Nell’esempio riportato nell’immagine, sono stati scelti come valori delle resistenze che compongono il partitore 1K e 2K; dalla formula del partitore si avrà dunque:

VRX = VTX * R2 / (R1+R2) = 5 * 2000 / 3000 = 3,33 V

Altri valori di resistenze sono possibili per ottenere in uscita i ricercati 3.3 V, come ad esempio 4.7K e 10K. Sconsiglio questa soluzione per versioni progettuali definitive o a lungo utilizzo, in quanto sarebbe un evidente spreco di energia, andando a richiedere all’Arduino molta più corrente di quanto l’ESP01 non richieda effettivamente. Inoltre, questo approccio implica dei ritardi di risposta di commutazione, corrompendo così i segnali di comunicazione.

Altra soluzione consiste nell’utilizzare dei diodi in serie sulla linea di trasmissione e alimentazione, abbattendo i 5 V con la caduta dei diodi stessi. La scelta dei diodi è arbitraria, con le dovute considerazioni sul tipo di utilizzo che se ne andrà a fare. Modelli come 1N4148 oppure 1N4007 possono andar bene. Anche questa soluzione è però altamente sconsigliata per versioni definitive o a lungo utilizzo, per gli stessi motivi citati sopra per il partitore di tensione.

Nonostante fortemente sconsigliate, tutte queste soluzioni mi sono tornate estremamente utili in fase di test e prototipazione. Tuttavia il miglior modo per permettere un’alimentazione e trasmissione tecnicamente impeccabile consiste nell’utilizzo di un regolatore di tensione e di un convertitore logico bidirezionale.

Il regolatore di tensione sarà utilizzato per un’alimentazione stabile a 3.3 V. Esistono un’infinità di regolatori in commercio che fanno il loro dovere, come LM1117-3.3.

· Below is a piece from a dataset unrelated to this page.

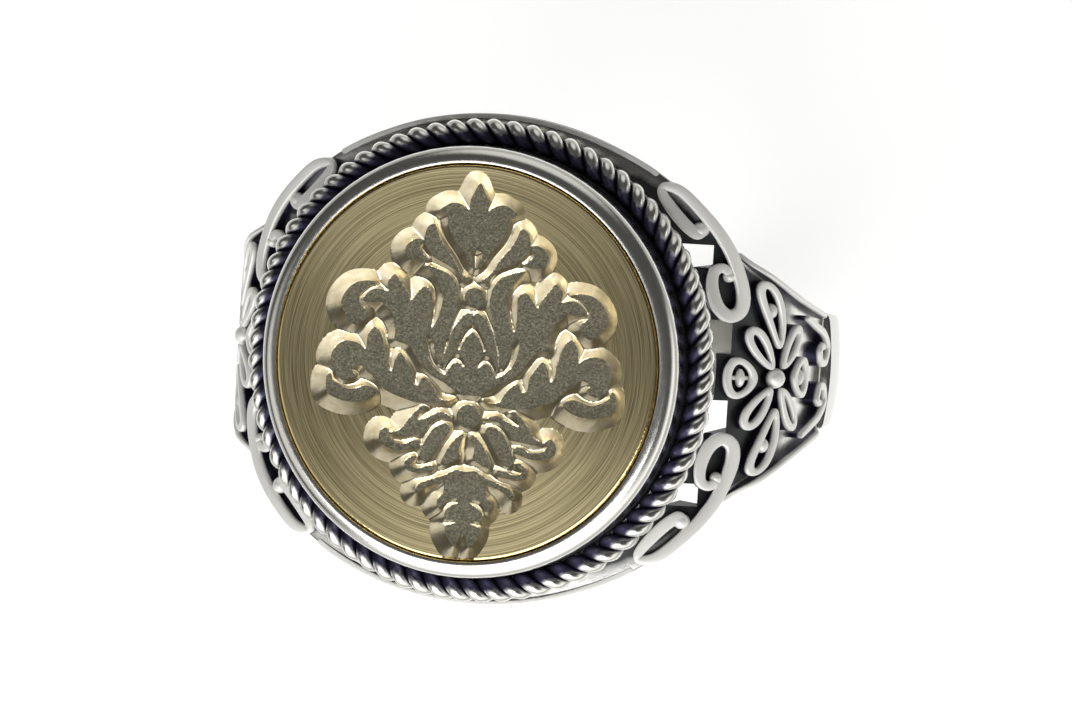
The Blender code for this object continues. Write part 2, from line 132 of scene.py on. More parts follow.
PAIRED = {
    "lobe_1": (
        (0.05, 4.95), (0.25, 5.2), (0.3, 5.5), (0.45, 5.8), (0.7, 5.95), (1, 6), (1.25, 5.9), (1.5, 5.7),
        (1.25, 5.5), (1.2, 5.25), (1.15, 5.05), (0.95, 4.65), (0.55, 4.15), (0.3, 3.75), (0.1, 3.55),
        (0.15, 3.85), (0.25, 4.15), (0.05, 4.3),
    ),
    "lobe_2": (
        (1.7, 5.15), (1.95, 5.05), (2.05, 4.8), (2.1, 4.55), (2, 4.25), (1.75, 3.95), (1.4, 3.75),
        (0.95, 3.55), (0.65, 3.3), (0.5, 3), (0.25, 3.1), (0.6, 3.4), (0.95, 3.95), (1.35, 4.45),
        (1.55, 4.8),
    ),
    "lobe_3": (
        (2.1, 4.5), (2.35, 4.55), (2.6, 4.45), (2.8, 4.2), (2.75, 3.9), (2.6, 3.7), (2.4, 3.7),
        (2.1, 3.7), (1.85, 3.8), (2.05, 3.95), (2.25, 4.2),
    ),
    "side_leaf": (
        (1.95, 3.55), (1.6, 3.5), (1.3, 3.4), (1, 3.25), (0.75, 2.95), (0.65, 2.65), (0.6, 2.3),
        (0.7, 1.85), (0.8, 1.4), (0.95, 0.9), (1.05, 0.75), (1.1, 0.3), (1.2, -0.15), (1.35, -0.05),
        (1.45, 0.25), (1.5, 0.6), (1.55, 0.8), (1.6, 1.2), (1.4, 1.6), (1.25, 2.3), (1.4, 2.85),
        (1.6, 3.2),
    ),
    "upper_acanthus": (
        (1.7, 2.55), (1.9, 2.75), (2.1, 2.7), (2.3, 2.45), (2.5, 2.2), (2.6, 2.45), (2.9, 2.85),
        (3.15, 3.15), (3.35, 3), (3.45, 2.8), (3.4, 2.5), (3.65, 2.55), (3.95, 2.55), (4.2, 2.4),
        (4.4, 2.1), (4.05, 2.05), (3.65, 2.05), (3.45, 1.85), (3.2, 1.6), (3.1, 1.3), (3.05, 0.95),
        (3.05, 0.65), (2.55, 0.5), (2.25, 0.15), (1.9, -0.3), (1.5, -0.6), (1, -0.85), (0.6, -1.1),
        (0.45, -1.25), (0.5, -0.95), (0.8, -0.65), (1.1, -0.5), (1.4, -0.3), (1.65, 0), (1.8, 0.4),
        (1.85, 0.8), (1.75, 1), (1.6, 0.8), (1.65, 1.25), (1.7, 1.75), (1.7, 2.15),
    ),
    "upper_curl": (
        (3.9, 2.8), (4.25, 2.85), (4.7, 2.75), (5.05, 2.45), (5.25, 2.05), (5.2, 1.7), (4.9, 1.35),
        (4.7, 1.15), (4.45, 1.2), (4.2, 1.45), (4.2, 1.7), (4.45, 1.9), (4.55, 2.2), (4.4, 2.45),
        (4.15, 2.65),
    ),
    "lower_acanthus": (
        (0.55, -1.4), (0.85, -1.5), (1.15, -1.45), (1.3, -1.25), (1.45, -1), (1.65, -0.8), (1.9, -0.7),
        (2.05, -1), (2.25, -0.9), (2.3, -0.5), (2.5, -0.15), (2.8, 0.2), (3, -0.05), (3.05, -0.3),
        (3.15, -0.55), (3.3, -0.3), (3.35, 0.05), (3.45, 0.4), (3.55, 0.75), (3.7, 1), (3.9, 1.1),
        (4.05, 0.95), (4.15, 0.7), (4.2, 0.25), (4.4, 0.4), (4.7, 0.5), (5.05, 0.5), (5.35, 0.3),
        (5.55, -0.05), (5.45, -0.45), (5.3, -0.8), (5.05, -1), (4.75, -0.95), (4.55, -0.8), (4.7, -0.55),
        (4.35, -0.4), (4.1, -0.6), (3.75, -0.85), (3.35, -1.25), (2.7, -1.5), (2.1, -1.65), (1.45, -1.65),
        (0.95, -1.55),
    ),
    "lower_curl": (
        (3.7, -1.45), (3.75, -1.25), (4.05, -1.15), (4.3, -1.2), (4.6, -1.3), (4.9, -1.3), (5.25, -1.15),
        (5.45, -1), (5.55, -0.75), (5.7, -0.9), (5.7, -1.3), (5.6, -1.55), (5.3, -1.7), (4.9, -1.8),
        (4.5, -1.8), (4.1, -1.7),
    ),
    "arch": (
        (0.05, 1.85), (0.35, 1.8), (0.6, 1.5), (0.8, 1.15), (0.9, 0.75), (1, 0.45), (1.05, 0.15),
        (1.05, -0.25), (0.9, 0), (0.7, 0.25), (0.45, 0.25), (0.25, -0.05), (0.35, 0.2), (0.45, 0.4),
        (0.55, 0.5), (0.4, 0.95), (0.2, 1.3), (0.05, 1.5),
    ),
    "leaf": (
        (0.7, -2.1), (0.9, -2), (1.15, -1.95), (1.45, -2.1), (1.75, -2.25), (2, -2.3), (1.9, -2.05),
        (1.7, -1.85), (1.6, -1.8), (1.85, -1.75), (2.1, -2), (2.4, -2.35), (2.65, -2.7), (3, -2.85),
        (2.9, -2.95), (2.55, -2.95), (2.15, -2.9), (1.8, -2.85), (1.65, -2.7), (1.45, -2.4), (1.2, -2.2),
        (0.95, -2.15),
    ),
    "leaf_curl": (
        (1.9, -3.1), (2.15, -3.1), (2.45, -3.25), (2.7, -3.25), (2.95, -3.2), (3.15, -3), (3.1, -2.8),
        (3.25, -2.7), (3.4, -2.75), (3.5, -3), (3.45, -3.2), (3.25, -3.4), (2.9, -3.5), (2.5, -3.5),
        (2.15, -3.4), (1.9, -3.3),
    ),
    "side_petal": (
        (0.8, -2.4), (1.05, -2.4), (1.35, -2.6), (1.6, -2.95), (1.75, -3.25), (1.85, -3.6), (1.8, -3.8),
        (1.6, -3.85), (1.35, -3.65), (1.1, -3.3), (0.9, -2.95), (0.7, -2.6),
    ),
    "petal_curl": (
        (1.25, -4), (1.6, -4.05), (1.9, -4.15), (2.2, -4.05), (2.05, -3.85), (1.95, -3.7), (2.15, -3.7),
        (2.4, -3.9), (2.4, -4.15), (2.15, -4.3), (1.75, -4.3), (1.35, -4.25),
    ),
    "lower_petal": (
        (0.15, -2.75), (0.4, -2.85), (0.65, -3.15), (0.85, -3.5), (1, -3.9), (0.8, -3.95), (0.5, -3.8),
        (0.25, -3.65), (0.3, -3.25),
    ),
}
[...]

Tra i convertitori logici bidirezionali provati e utilizzati attualmente, non posso non citare il BSS138. Esistono moduli formati da più convertitori, in modo tale da avere più linee da utilizzare.

Un ulteriore metodo, tra i più comodi, consiste nell’utilizzare un convertitore USB-TTL come nella foto seguente basati su chip come FTDI FT232RL oppure CP2102. 

Questi moduli integrano già un regolatore di tensione e permettono un interfaccia sicura per la trasmissione dati con l’USB del pc. Attualmente è la soluzione con cui mi sto trovando meglio.

Concludendo, l’ESP01 richiede alcuni accorgimenti e precauzioni d’utilizzo (come è ovvio aspettarsi da un modulo da pochi euro), qui discussi e affrontati. Sarà ora possibile metter finalmente mano sull’ESP01 e iniziare a progettare!